決定された標準報酬月額および各事業所が負担する保険料額は、選択した事業所の管轄事務センターから各事業所へ通知されます。
健康保険の資格について
• 被保険者が選択した事業所を管轄する保険者(例:協会けんぽ東京支部など)で資格情報が登録されます。
• 資格情報が登録されると、健康保険証を利用登録したマイナンバーカード(マイナ保険証)が利用可能になります。

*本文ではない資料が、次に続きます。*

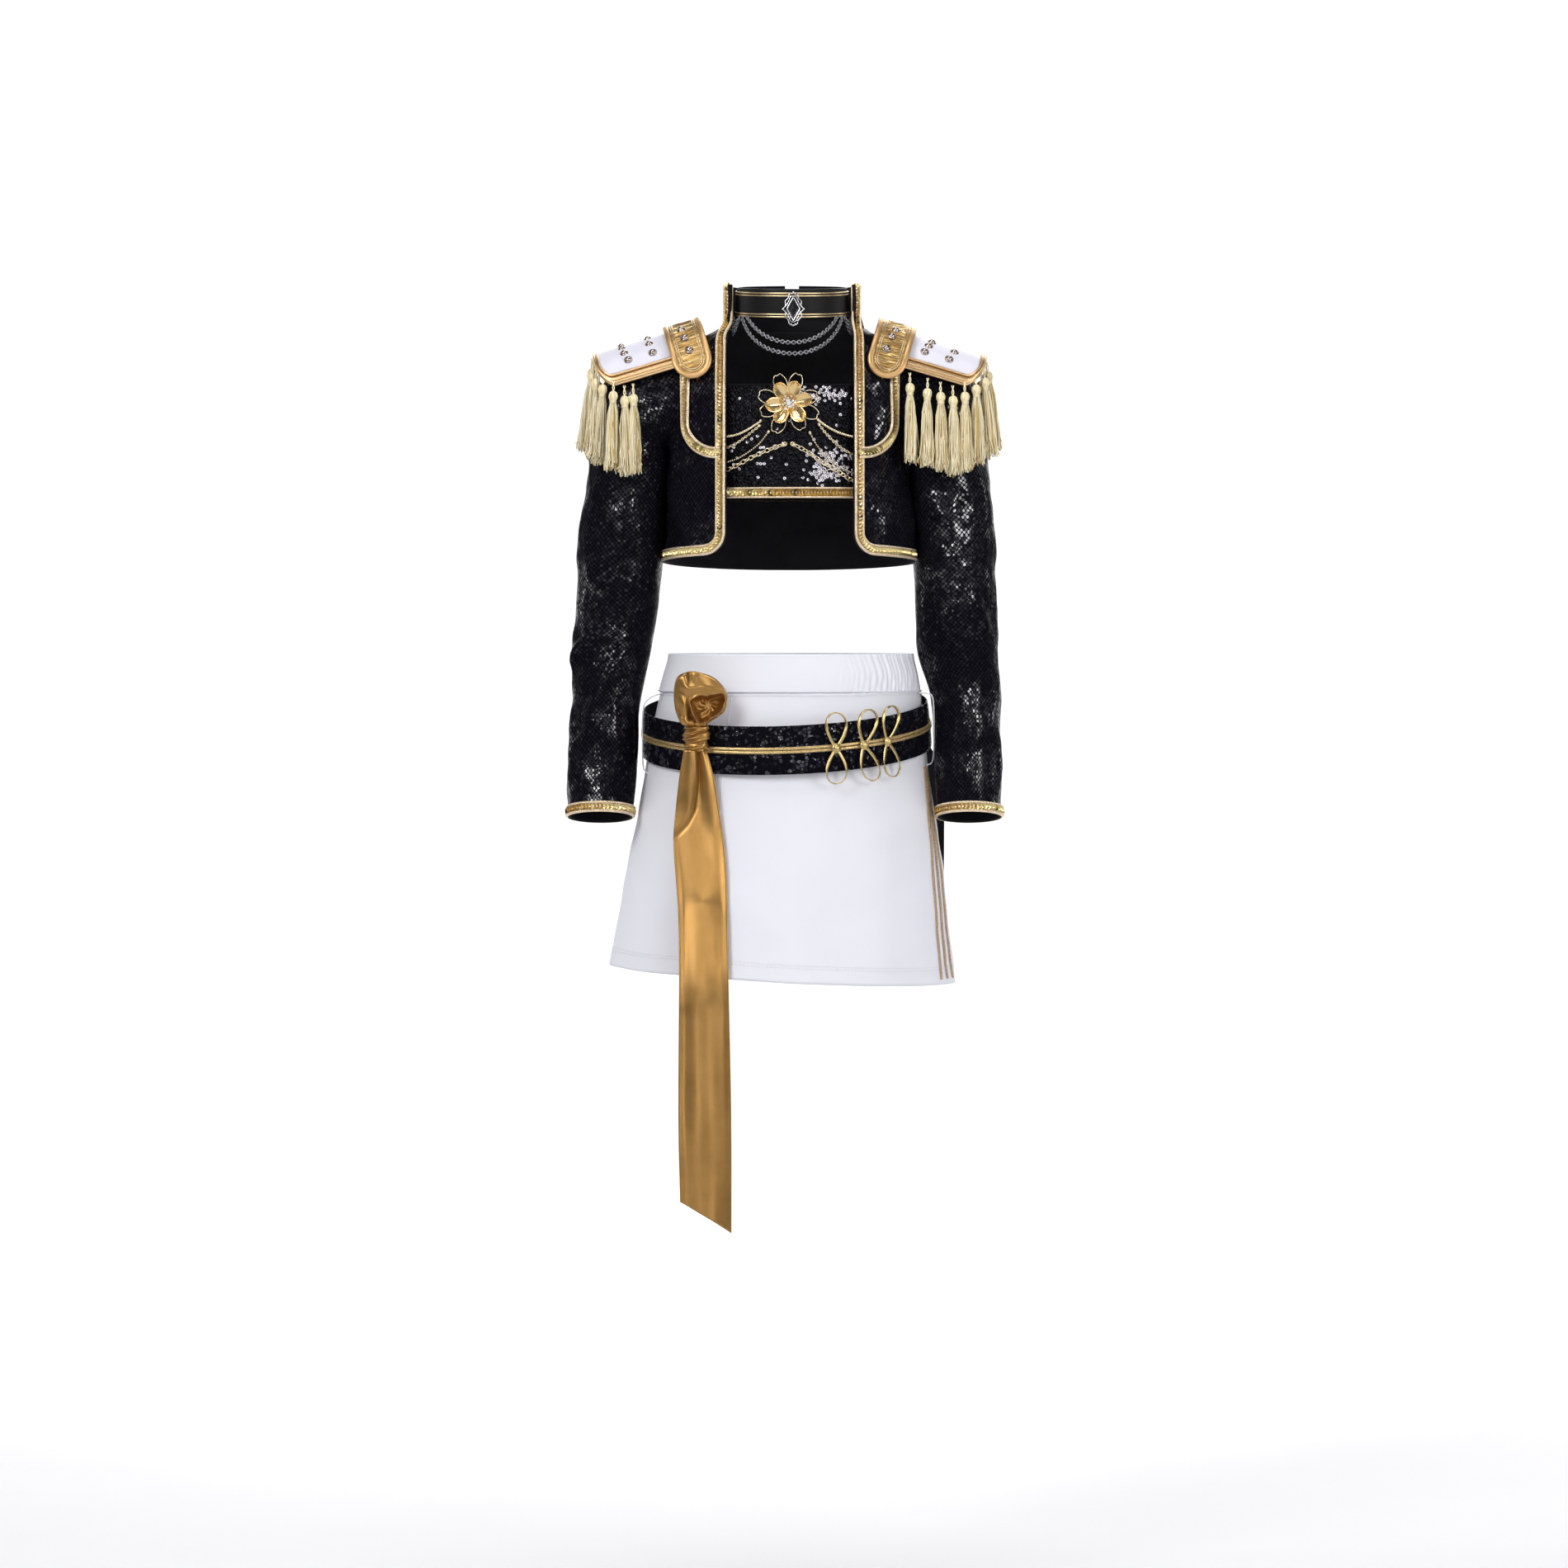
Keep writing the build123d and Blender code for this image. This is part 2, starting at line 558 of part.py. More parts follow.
def make_skirt():
    waist = [level(-WAISTBAND_H, 114.3, 80.8, 1), level(0, WAIST_A, WAIST_B, 2.5)]
    parts["waistband"] = tube(waist, CLOTH)
    cut = Pos(-6, 0, -SKIRT_LENGTH + 6) * Rot(HEM_PITCH, HEM_ROLL, 0) * Pos(0, 0, -100) * Box(500, 500, 200)
    shell = tube(SKIRT, CLOTH) & block((-FAR, FAR), (-FAR, FAR), (-FAR, -WAISTBAND_H))
    shell = shell - cut
    parts["skirt_front"] = biggest(shell & FRONT)
    parts["skirt_back"] = biggest(shell & BACK)

    # three stripes of braid down the wearer's left side seam, fanning out towards the hem
    skin = (solid_of(grown(SKIRT, 0.9)) - solid_of(SKIRT)) - cut
    stripes = []
    for top_y, low_y in ((-26, -44), (-22, -32), (-18, -20)):
        stops = [(top_y, -90), (low_y, -300), (low_y + 3.6, -300), (top_y + 2.6, -90)]
        side = Plane.YZ * make_face(Polyline(*stops, close=True))
        stripes.append(biggest(skin & extrude(side, 300)))
    parts["skirt_stripes"] = group(stripes)

    # thread loops that carry the belt, one at each side: (x, z) stops down the outside of the belt
    sides = ([(112.4, -27.5), (122.6, -32), (123.2, -85), (119, -91)], [(-110.4, -27.5), (-127.6, -38), (-128.6, -93), (-122.8, -99)])
    parts["belt_loops"] = group(wire_tube([(x, -22, z) for x, z in stops], 0.6) for stops in sides)


# ---- belt, frogs, bow and tails -------------------------------------------------------------------
def belt_section(dz, a, b):
    """Oval in the belt's tilted plane, dz above the belt's middle."""
    tilt = Rot(BELT_PITCH, BELT_ROLL, 0)
    n = (tilt * Pos(0, 0, 1)).position
    return ((-3, -3, BELT_Z + dz), a, b, (n.X, n.Y, n.Z))


BELT = [belt_section(-BELT_H / 2, 126.4, 101), belt_section(0, 125.2, 97.5), belt_section(BELT_H / 2, 124, 93.5)]


def belt_middle(by):
    half = 2.6
    return [
        belt_section(-half, 125.35 + by, 97.95 + by),
        belt_section(half, 125.05 + by, 97.0 + by),
    ]


def belt_front(x, dz=0.0, off=0.0):
    """Y and Z of the belt's outer face at x, dz above its middle line, off outside it."""
    b = 97.5 - 3.75 * dz / (BELT_H / 2)
    a = 125.2 - 1.2 * dz / (BELT_H / 2)
    y = -(b + off) * sqrt(1 - ((x + 3) / (a + off)) ** 2) * cos(radians(BELT_PITCH)) - 3
    z = BELT_Z + dz + (y + 3) * tan(radians(BELT_PITCH)) + (x + 3) * tan(radians(-BELT_ROLL))
    return y, z


FROG_X = (40, 64, 84.5)
FROG_R = 2.4


def frog(x):
    """Figure-eight loop of flat gilt strip with a ball at its crossing."""
    y, z = belt_front(x, 0, 5.0)
    turn = degrees(asin((x + 3) / 127)) * 1.0
    place = Pos(x, y, z) * Rot(0, 0, turn) * Rot(90, 0, 0)
    loops = []
    for s in (1, -1):
        ring = extrude(Ellipse(8.2, 13.6) - Ellipse(7.2, 12.6), 2.0)
        loops.append(place * Pos(0, s * 18.6, -1) * ring)
    ball = place * Sphere(FROG_R)
    stems = [place * Pos(0, s * 3.9, 0) * Box(2.6, 2.2, 1.0) for s in (1, -1)]
    return [*loops, ball, *stems]


BOW_X = -80
KNOT_RISE = 12.5            # the knot is tied over the belt's upper edge


def make_belt():
    parts["belt_band"] = tube(BELT, 1.8)
    gilt = solid_of(belt_middle(0.9)) - solid_of(grown(BELT, 0.0))
    parts["belt_piping"] = biggest(gilt)
    parts["belt_frogs"] = group(s for x in FROG_X for s in frog(x))

    y_knot, z_belt = belt_front(BOW_X, 0, 1.2)
    z_knot = z_belt + KNOT_RISE
    turn = degrees(asin((BOW_X + 3) / 127))
    knot_place = Pos(BOW_X, y_knot - 9.8, z_knot) * Rot(0, 0, turn * 0.6)
    knot = knot_place * extrude(Ellipse(12.5, 8.2), 11.5, both=True)
    parts["bow_knot"] = fillet(knot.edges(), 3.5)
    loop_z = z_knot + 11.5 + 22.6
    ring = Ellipse(21.5, 22.4) - Ellipse(17.5, 18.4)
    loop = extrude(Plane.XZ * ring, 11, both=True)
    parts["bow_loop"] = Pos(BOW_X + 4, y_knot - 16, loop_z) * loop
    return y_knot - 9.5, z_knot


RIBBON_W = 43
RIBBON_END = -487


def strip(path, thick):
    """Thin strip following (y, z) stops, as a face on the YZ plane."""
    back = [(y - thick, z) for y, z in reversed(path)]
    return Plane.YZ * make_face(Polyline(*path, *back, close=True))


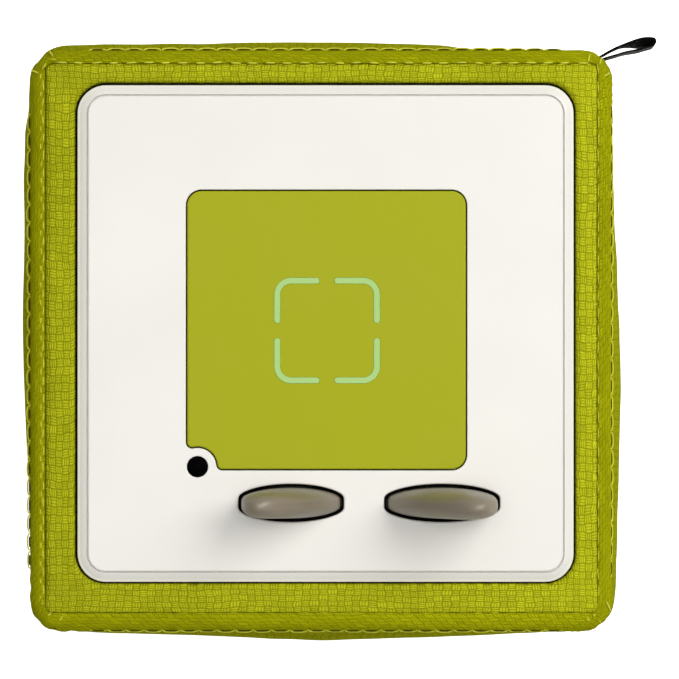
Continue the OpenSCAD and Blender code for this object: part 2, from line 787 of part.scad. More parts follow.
module battery_cells() {
    color("#4f8f4a")
    for (i = cell_y) translate([-cell_l / 2, i * cell_pitch, cell_z]) rotate([0, 90, 0]) {
        cylinder(r = cell_r, h = cell_l - 1.2);
        cylinder(r = 2.4, h = cell_l);
    }
}

module tray_screws() {
    color("#8d9094")
    for (p = tray_spots) translate([p[0], p[1], tray_z + 2.6]) mirror([0, 0, 1]) screw(1.9, 1.4, 0.9, 4.5);
}

// ---- Loudspeaker, facing the left side ----

module on_speaker_axis() {
    translate(speaker_c) rotate([0, 90, 0]) children();
}

module speaker_gasket() {
    color("#26272a") on_speaker_axis() difference() {
        cylinder(r = 26.5, h = 1.2);
        translate([0, 0, -1]) cylinder(r = 23.5, h = 4);
    }
}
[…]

• すでに協会けんぽの被保険者である方が、引き続き協会けんぽ加入の事業所を選択した場合、被保険者整理番号が変更になります。マイナ保険証を持っていない等の理由で資格確認書が必要な場合、協会けんぽから交付されますが、時間がかかることがあります。急ぐ場合は協会けんぽに直接交付申請をすることが推奨されています。
留意事項
• 70歳以上の方が複数の事業所に雇用される場合は、「厚生年金保険 70歳以上被用者所属選択・二以上事業所勤務届」の提出も必要です。
• 届書に個人番号(マイナンバー)を記載して提出する際は、マイナンバーカード等の本人確認書類の提示またはコピーの添付が必要です。
まとめ
もしあなたが複数の事業所で働き、それぞれの場所で社会保険の加入要件を満たした場合、あなた自身(被保険者本人)が手続きを行う必要があります。
以下に手順を簡潔にまとめます。
1. 各勤務先の状況を確認する
まず、それぞれの勤務先が社会保険の「被保険者資格取得届」を提出しているか(または提出する予定か)を確認してください。この手続きは、あなたが行う届出の前提となります。
2. 主となる事業所を一つ選択する
複数の勤務先の中から、主として社会保険の手続きを行う事業所を一つ選びます。
3. 期限内に届出書を提出する
・ 提出書類: 「健康保険・厚生年金保険 被保険者所属選択/二以上事業所勤務届」
・ 提出期限: 2か所以上の事業所で勤務することになった日から10日以内
・ 提出先: 選択した事業所の所在地を管轄する事務センターまたは年金事務所
この届出を行うことで、複数の勤務先からの報酬を合算した正しい標準報酬月額が決定され、それに基づいて適切な保険料が計算されることになります。また、あなたが利用する健康保険も、選択した事業所が加入するものに決まります。
結論として、あなたは勤務状況が変わった日から10日以内に、主たる事業所を自分で決めて、指定の届出書を年金事務所へ提出しなければなりません。